En définitive, l'Etat n'a pas su édifier des institutions sociales solides, qui puissent réguler les relations interpersonnelles et résorber les conflits. Freud considérait les institutions comme de puissantes machines qui désignent la règle, la loi ou la fin, mais aussi le modèle ou l'idéal, et donc des conventions destinées à discipliner les instincts et à contrôler la bestialité : elles sont fondamentales pour le développement de la société civile et de la société politique.
Or, le plus grand échec de nos hommes politiques, c'est qu'ils ont contribué à la montée des ethno-nationalismes ; autrement dit, à l'éclatement et à l'ethnicisation de la société. Aujourd'hui, on ne voit plus celui qu'on a à ses côtés, on a de la difficulté à l'entendre et on ne sait plus ce qu'il dit.
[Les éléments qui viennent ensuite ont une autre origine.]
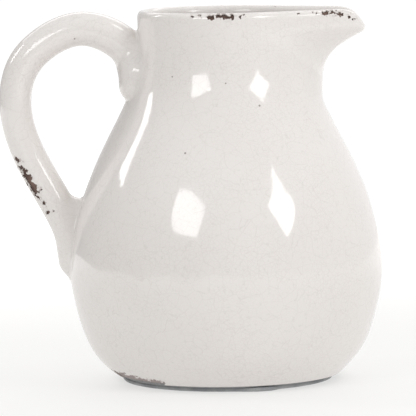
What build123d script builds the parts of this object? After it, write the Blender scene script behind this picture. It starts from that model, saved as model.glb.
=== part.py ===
from build123d import *
import math
import os

# A glazed stoneware jug, in millimetres, with +Z up. The origin is on the vessel's axis, in the
# plane that it stands on. The lip points to +X and the handle to -X. Brown clay makes the walls,
# and a white glaze coats them inside and out, so a wall is three solids that meet face to face.

# ---- Whole jug ----
HEIGHT = 230.0  # standing plane to the rim
GLAZE = 0.7  # thickness of each glaze coat
CLAY_WALL = 5.2
WALL = CLAY_WALL + 2 * GLAZE
FLOOR = 8.0  # clay floor with its coat
OVER_RIM = 8.0  # the walls run this far above the rim before the mouth is cut
FAR = 200.0  # further than any point of the jug is from its axis

# ---- Foot ring ----
FOOT_HEIGHT = 3.0
FOOT_RADIUS = 67.0
FOOT_INNER_RADIUS = 55.0
FOOT_CHAMFER = 1.2

# ---- Belly and neck ----
BASE_RADIUS = 69.6  # where the glazed wall leaves the foot
BELLY_RADIUS = 97.2
BELLY_LEVEL = 67.0
NECK_RADIUS = 53.5
NECK_LEVEL = 217.0
RIM_RADIUS = 53.7
NECK_SEAM = 168.0  # the neck was thrown apart and set on the shoulder here

# ---- Lip ----
LIP_START = 176.0  # the lip begins to leave the neck here
LIP_REACH = 89.3  # its tip, from the axis
LIP_TIP_LEVEL = 217.5
LIP_SPREAD = 24.0  # degrees round the neck over which the lip fades out
LIP_SHARPNESS = 1.4  # 1 gives a pointed lip in plan, 2 a round one
LIP_SEAM = 34.0  # the lip is luted to the neck in this plane across X

# ---- Handle ----
HANDLE_THICK = 20.5
HANDLE_WIDTH = 24.0
CROWN_X = -88.0
CROWN_LEVEL = HEIGHT - HANDLE_THICK / 2 - 0.3  # centre of the highest section
BOW_X = -129.3  # centre of the section that stands furthest out
BOW_LEVEL = 175.0

# ---- Fineness of the curved surfaces ----
PLAN_POINTS = 28
INSET_POINTS = 30

# Outside of the jug from the foot to above the rim: (distance from the axis, level).
BODY_OUTLINE = [
    (BASE_RADIUS, FOOT_HEIGHT),
    (81.0, 15.0),
    (91.6, 37.0),
    (BELLY_RADIUS, BELLY_LEVEL),
    (91.8, 105.0),
    (77.2, 142.0),
    (62.3, 171.0),
    (57.2, 186.0),
    (54.6, 201.0),
    (NECK_RADIUS, NECK_LEVEL),
    (RIM_RADIUS, HEIGHT + OVER_RIM),
]

# Underside of the lip in the jug's plane of symmetry: (distance from the axis, level).
LIP_OUTLINE = [
    (61.2, LIP_START),
    (61.4, 186.0),
    (64.4, 198.0),
    (74.0, 208.0),
    (LIP_REACH, LIP_TIP_LEVEL),
    (91.4, 223.0),
    (92.0, HEIGHT + OVER_RIM),
]

# Edge of the mouth seen from the side: level across the rim, then down over the tip of the lip.
MOUTH_LEVEL_END = 62.0
MOUTH_DROOP = [(79.0, 228.6), (85.8, 223.6), (LIP_REACH, LIP_TIP_LEVEL), (90.6, 212.0)]

# Sections of the handle from the neck to the belly: (x, level), (thickness seen from the side,
# width across). The first and the last are buried in the wall.
HANDLE_SECTIONS = [
    ((-50.0, 201.0), (24.0, 28.0)),
    ((-69.0, 214.2), (21.8, 26.0)),
    ((CROWN_X, CROWN_LEVEL), (21.5, 24.5)),
    ((-110.0, 211.2), (21.0, HANDLE_WIDTH)),
    ((-123.2, 198.0), (20.8, HANDLE_WIDTH)),
    ((BOW_X, BOW_LEVEL), (20.0, HANDLE_WIDTH)),
    ((-125.6, 152.5), (20.0, HANDLE_WIDTH)),
    ((-114.8, 128.6), (HANDLE_THICK, HANDLE_WIDTH)),
    ((-103.4, 106.5), (21.0, 26.0)),
    ((-97.0, 90.0), (20.5, 28.0)),
    ((-93.6, 76.0), (20.5, 28.0)),
    ((-86.0, 62.0), (18.0, 24.0)),
]

# Soft clay smeared round each end of the handle, as level ovals: (level, outermost x, half width).
UPPER_PAD_CENTRE = -44.0
UPPER_PAD = [
    (170.5, -59.0, 9.0),
    (176.0, -64.2, 17.0),
    (185.0, -66.2, 21.0),
    (196.0, -67.0, 22.5),
    (206.0, -68.0, 22.0),
    (215.0, -63.0, 18.0),
    (221.0, -55.0, 10.0),
]
LOWER_PAD_CENTRE = -68.0
LOWER_PAD = [
    (62.0, -95.5, 14.0),
    (70.0, -99.6, 26.0),
    (80.0, -101.2, 32.0),
    (92.0, -100.8, 32.0),
    (104.0, -98.0, 26.0),
    (114.0, -92.8, 15.0),
]


def side_spline(points, tangents=None):
    """A smooth curve in the plane of symmetry through (x, level) points."""
    return Spline([Vector(x, 0, level) for x, level in points], tangents=tangents)


def inset(curve, distance):
    """An outline of the wall moved by a distance towards the inside of the jug."""
    if distance == 0:
        return curve
    points = []
    for step in range(INSET_POINTS + 1):
        place = step / INSET_POINTS
        along = curve.tangent_at(place)
        inwards = Vector(-along.Z, 0, along.X)
        points.append(curve.position_at(place) + inwards * distance)
    return Spline(points)


def reach_at(curve, level):
    """How far from the axis a rising curve is at one level."""
    low, high = 0.0, 1.0
    for _ in range(40):
        middle = (low + high) / 2
        if curve.position_at(middle).Z < level:
            low = middle
        else:
            high = middle
    return curve.position_at(low).X


def spread(low, high, count):
    """Evenly spaced levels, both ends included."""
    return [low + (high - low) * step / (count - 1) for step in range(count)]


def plan_section(level, neck_radius, reach):
    """The closed outline at one level: a circle that runs out into the lip."""
    points = []
    for step in range(PLAN_POINTS):
        angle = 360 * step / PLAN_POINTS
        off_lip = min(angle, 360 - angle) / LIP_SPREAD
        lip_share = math.exp(-(off_lip**LIP_SHARPNESS))
        radius = neck_radius + (reach - neck_radius) * lip_share
        points.append(Vector(radius, 0, level).rotate(Axis.Z, angle))
    return Wire(Spline(points, periodic=True))


def envelope(distance, floor_level):
    """Everything inside the outside surface moved in by a distance, from a floor to above the rim."""
    body = inset(side_spline(BODY_OUTLINE), distance)
    lip = inset(side_spline(LIP_OUTLINE), distance)
    levels = [floor_level, floor_level + 3, floor_level + 8]
    levels += spread(floor_level + 16, LIP_START, 10)
    levels += spread(LIP_START + 7, HEIGHT + OVER_RIM - 1, 9)
    sections = []
    for level in levels:
        neck_radius = reach_at(body, level)
        reach = neck_radius
        if level > LIP_START:
            reach = max(reach_at(lip, level), neck_radius)
        sections.append(plan_section(level, neck_radius, reach))
    return Solid.make_loft(sections)


def above_mouth(lowered):
    """The space over the mouth's edge. It cuts the rim and the lip to shape."""
    level = HEIGHT - lowered
    back = lowered * math.sqrt(0.5)  # the drooping stretch moves down and in alike
    droop = [(x - back, z - back) for x, z in MOUTH_DROOP]
    edge = side_spline([(MOUTH_LEVEL_END, level)] + droop, tangents=[(1, 0, 0), (0.1, 0, -1)])
    end = edge.position_at(1)
    corners = [(FAR, end.Z), (FAR, 2 * FAR), (-FAR, 2 * FAR), (-FAR, level), (MOUTH_LEVEL_END, level)]
    around = Polyline([end] + [Vector(x, 0, z) for x, z in corners])
    return extrude(Face(Wire([edge] + around.edges())), amount=FAR, both=True, dir=(0, 1, 0))


def slab(low_level, high_level, from_x=-FAR):
    """All of space between two levels, or the part of it beyond an x."""
    size_x = FAR - from_x
    size_z = high_level - low_level
    box = Box(size_x, 2 * FAR, size_z, align=(Align.MIN, Align.CENTER, Align.MIN))
    return Pos(from_x, 0, low_level) * box


def foot_ring():
    """The bare clay ring that the jug stands on."""
    profile = Polyline(
        [
            (FOOT_INNER_RADIUS, 0, FOOT_HEIGHT),
            (FOOT_INNER_RADIUS + FOOT_CHAMFER, 0, 0),
            (FOOT_RADIUS - FOOT_CHAMFER, 0, 0),
            (FOOT_RADIUS, 0, FOOT_CHAMFER),
            (BASE_RADIUS - GLAZE, 0, FOOT_HEIGHT),
        ],
        close=True,
    )
    return revolve(Face(Wire(profile.edges())), Axis.Z)


def handle_bar(thinner):
    """The pulled handle: ovals square to the line of their centres, each smaller all round."""
    route = side_spline([centre for centre, _ in HANDLE_SECTIONS])
    sections = []
    for (x, level), (thick, wide) in HANDLE_SECTIONS:
        along = route.tangent_at(route.param_at_point((x, 0, level)))
        oval = Ellipse(wide / 2 - thinner, thick / 2 - thinner)
        sections.append(Plane(origin=(x, 0, level), x_dir=(0, 1, 0), z_dir=along) * oval)
    return loft(sections)


def pad(ovals, centre, thinner):
    """Clay smeared on to the wall round one end of the handle."""
    middle = (ovals[0][0] + ovals[-1][0]) / 2
    half_height = (ovals[-1][0] - ovals[0][0]) / 2
    sections = []
    for level, outermost, half_width in ovals:
        drawn_in = middle + (level - middle) * (1 - thinner / half_height)
        oval = Ellipse(centre - outermost - thinner, half_width - thinner)
        sections.append(Pos(centre, 0, drawn_in) * oval)
    return loft(sections)


def save(name, shape):
    solid = shape.solid()
    print(f"{name}: {solid.volume / 1000:.1f} cm3, valid {solid.is_valid}")
    export_step(solid, f"parts/{name}.step")


os.makedirs("parts", exist_ok=True)

inside_floor = FOOT_HEIGHT + FLOOR
outside = envelope(0, FOOT_HEIGHT)
outside_clay = envelope(GLAZE, FOOT_HEIGHT)
inside_clay = envelope(GLAZE + CLAY_WALL, inside_floor - GLAZE)
inside = envelope(WALL, inside_floor)
mouth = above_mouth(0)
clay_mouth = above_mouth(GLAZE)

# Clay walls: belly, neck and lip are luted together along level and upright planes.
clay = outside_clay - inside_clay - clay_mouth
collar = clay & slab(NECK_SEAM, 2 * FAR)
lip_side = slab(LIP_START + 2, 2 * FAR, LIP_SEAM)
save("foot_ring", foot_ring())
save("belly", clay & slab(-FAR, NECK_SEAM))
save("neck", collar - lip_side)
save("pouring_lip", collar & lip_side)

# Glaze coats: the liner fills the inside up to the clay's rim, and the outer coat laps over the rim.
clay_hollow = inside_clay - clay_mouth
save("liner_glaze", clay_hollow - inside)
save("body_glaze", outside - inside - mouth - clay - clay_hollow)

# Handle: a pulled bar luted on to the outer wall, with a pad of soft clay round each end.
bar = handle_bar(GLAZE)
upper_pad = pad(UPPER_PAD, UPPER_PAD_CENTRE, GLAZE)
lower_pad = pad(LOWER_PAD, LOWER_PAD_CENTRE, GLAZE)
coated = handle_bar(0) + pad(UPPER_PAD, UPPER_PAD_CENTRE, 0) + pad(LOWER_PAD, LOWER_PAD_CENTRE, 0)
save("handle", bar - outside)
save("upper_handle_joint", upper_pad - bar - outside)
save("lower_handle_joint", lower_pad - bar - outside)
save("handle_glaze", coated - bar - upper_pad - lower_pad - outside)

print(f"holds about {(inside - mouth).volume / 1e6:.2f} litres to the brim")
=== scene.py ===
import math

import bmesh
import bpy
import numpy as np
from mathutils import Matrix, Vector, noise


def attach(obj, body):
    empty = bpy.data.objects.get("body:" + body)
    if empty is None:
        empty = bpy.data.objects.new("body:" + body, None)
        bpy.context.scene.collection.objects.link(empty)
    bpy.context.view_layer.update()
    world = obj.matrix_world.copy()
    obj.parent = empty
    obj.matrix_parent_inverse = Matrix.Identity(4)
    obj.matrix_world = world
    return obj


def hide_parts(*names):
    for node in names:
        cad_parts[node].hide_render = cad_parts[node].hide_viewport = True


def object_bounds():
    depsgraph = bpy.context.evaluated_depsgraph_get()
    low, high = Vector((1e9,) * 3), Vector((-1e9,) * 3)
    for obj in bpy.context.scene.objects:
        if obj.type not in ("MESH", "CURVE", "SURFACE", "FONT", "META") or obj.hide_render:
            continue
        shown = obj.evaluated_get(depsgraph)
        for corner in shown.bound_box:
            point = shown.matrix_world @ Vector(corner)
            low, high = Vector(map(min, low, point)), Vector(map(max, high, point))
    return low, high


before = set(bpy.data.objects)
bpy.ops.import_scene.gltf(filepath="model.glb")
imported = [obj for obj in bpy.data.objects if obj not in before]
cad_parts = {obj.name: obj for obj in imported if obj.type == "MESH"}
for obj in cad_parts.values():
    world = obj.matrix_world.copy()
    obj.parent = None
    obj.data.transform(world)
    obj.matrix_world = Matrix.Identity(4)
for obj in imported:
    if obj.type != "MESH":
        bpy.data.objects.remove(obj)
cad_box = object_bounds()

# Shapes are worked out in millimetres, in the CAD frame, and made into meshes in metres.
MM = 0.001

# ---- Vessel ----
HEIGHT = 230.85  # of the mouth's edge, which is then rounded off
RIM_CUT = 0.4  # what the rounding takes off the edge
GLAZE = 0.7  # thickness of a coat
WALL = 6.6  # with both its coats
FLOOR_LEVEL = 11.0
FOOT_HEIGHT = 3.0
FOOT_ROUNDING = 1.0
BODY_OUTLINE = [  # (level, radius)
    (3.0, 69.5),
    (15.0, 80.8),
    (37.0, 91.4),
    (67.0, 97.0),
    (105.0, 91.6),
    (142.0, 77.0),
    (171.0, 62.2),
    (186.0, 56.5),
    (201.0, 53.5),
    (217.0, 53.0),
    (238.0, 53.2),
]
# The pouring lip, at +X: (level, distance of its nose from the axis).
LIP_OUTLINE = [(176.0, 61.2), (186.0, 61.4), (198.0, 64.2), (208.0, 73.8), (217.5, 91.5)]
LIP_CAP = 94.0  # it reaches no further than this
LIP_CAP_ROUNDING = 5.0
LIP_START = 165  # the level below which there is no lip
LIP_ROUNDING = 2.0  # where the lip leaves the neck
LIP_SPREAD = math.radians(21.5)  # how far round the neck it goes
LIP_SHARPNESS = 1.4
LIP_NOSE = math.radians(4.0)  # how blunt its nose is
DROOP_START = 66.0  # the mouth's edge falls beyond this distance along +X
DROOP_RATE = 8.2e-5
DROOP_POWER = 3.8
RIM_ROUNDING = 5.0
WALL_ROUNDING = 3.0
INSIDE_ROUNDING = 14.0
# The base's edge is worn back, most at this turn from -X towards -Y.
WORN_DEPTH = 2.6
WORN_TURN, WORN_SPREAD = math.radians(12), math.radians(26)
WORN_TOP, WORN_RANGE = 10.0, 7.5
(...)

Fanon y faisait, déjà, allusion dans son ouvrage Les damnés de la terre lorsqu'il déclarait : laissé à lui-même après l'indépendance, le nationalisme «s'émiette en régionalisme au sein d'une même réalité nationale». Le cas des violences endogènes recoupe l'hypothèse de l'émergence, à l'intérieur d'une communauté, d'un ou de plusieurs groupes ; qui n'acceptent plus le jeu des pouvoirs et qui sortent du champ politique pour aller vers une forme de violence civile. Dans les mondes délinquants, une ethnie quelconque accablée par quelque désastre auquel elle est incapable de remédier se jette volontiers et s'acharne aveuglément sur une autre ethnie, qu'elle constitue en bouc émissaire (dans son sens rituel, bouc émissaire désigne la victime d'un rite très ancien, qui consiste à transférer sur un bouc, rituellement les péchés de la communauté, et ensuite à expulser cet animal dans le désert où finalement on le tuait). En agissant de la sorte, les hommes veulent se convaincre que leurs maux relèvent d'un responsable unique, dont il sera facile de se débarrasser.
Repli communautaire et mondialisation
Dans les mondes «délinquants», qui fonctionnent sous le mode d'un «monde initiatique» avec des cercles de pouvoir à franchir pour accéder à la rente, la mondialisation est synonyme de pillage et d'enrichissement. En effet, en l'absence de systèmes politiques organisés, la mondialisation a grandement contribué à produire, dans les mondes «délinquants», des dirigeants corrompus et violents. Des dirigeants, qui ont compris que le monde est gouverné par les forces de l'argent, plus que par les Etats. Aujourd'hui, les dimensions socioéconomiques de la globalisation fragmentent les sociétés et produisent des espaces séparés : celui de la «réussite» et de la «non-réussite», du «compétitif» et du «non-compétitif», du «supérieur» et de «l'inférieur», de «l'ami» et de «l'ennemi». En fait, la mondialisation s'avère en partie illusoire, parce que la diffusion des capitaux et des technologies ne bénéficie guère aux pays en voie de développement où vit la grande majorité de la population mondiale. Engendrant des mouvements de repli communautaire, elle s'accompagne d'un renouveau des fanatismes religieux et nationalistes. Certains auteurs sont mêmes convaincus qu'il va falloir, dorénavant, vivre avec la résurgence des fanatismes de toutes sortes ; si l'on ne parvient pas à maîtriser et à réguler les forces du marché. Dans les mondes «délinquants», où il y a absence et carence du lien social, la mondialisation contribue à fabriquer des hommes et des femmes, qui ont l'impression qu'on leur a retiré leur héritage, leur origine, leur passé, leur appartenance, leur foi sociale, leurs croyances, leur savoir-faire, leur faculté d'illusion, leur conscience, leurs rêves, leur identité... Des hommes et des femmes qui ne se sentent plus associés dans une quelconque aventure humaine collective. La mondialisation les a plongés dans une espèce de paresse et de somnambulisme : dans un monde d'illusions, un monde magique. Ils ne posent plus aucune question, n'ont plus aucune idée nouvelle à proposer et n'analysent plus aucune activité humaine, quelle qu'elle soit (économique, politique, sociale, culturelle, éducative...). Ils n'arrivent pas à planifier leur existence et à suivre des règles sociales et morales précises : «à donner un sens à leur vie».
Cet éloignement de la réalité sociale quotidienne peut prendre des formes proprement délirantes ; cela peut aller jusqu'à des phénomènes d'une violence extraordinaire : mise à sac d'un pays en entier par la corruption et la désarticulation totale du contrat social.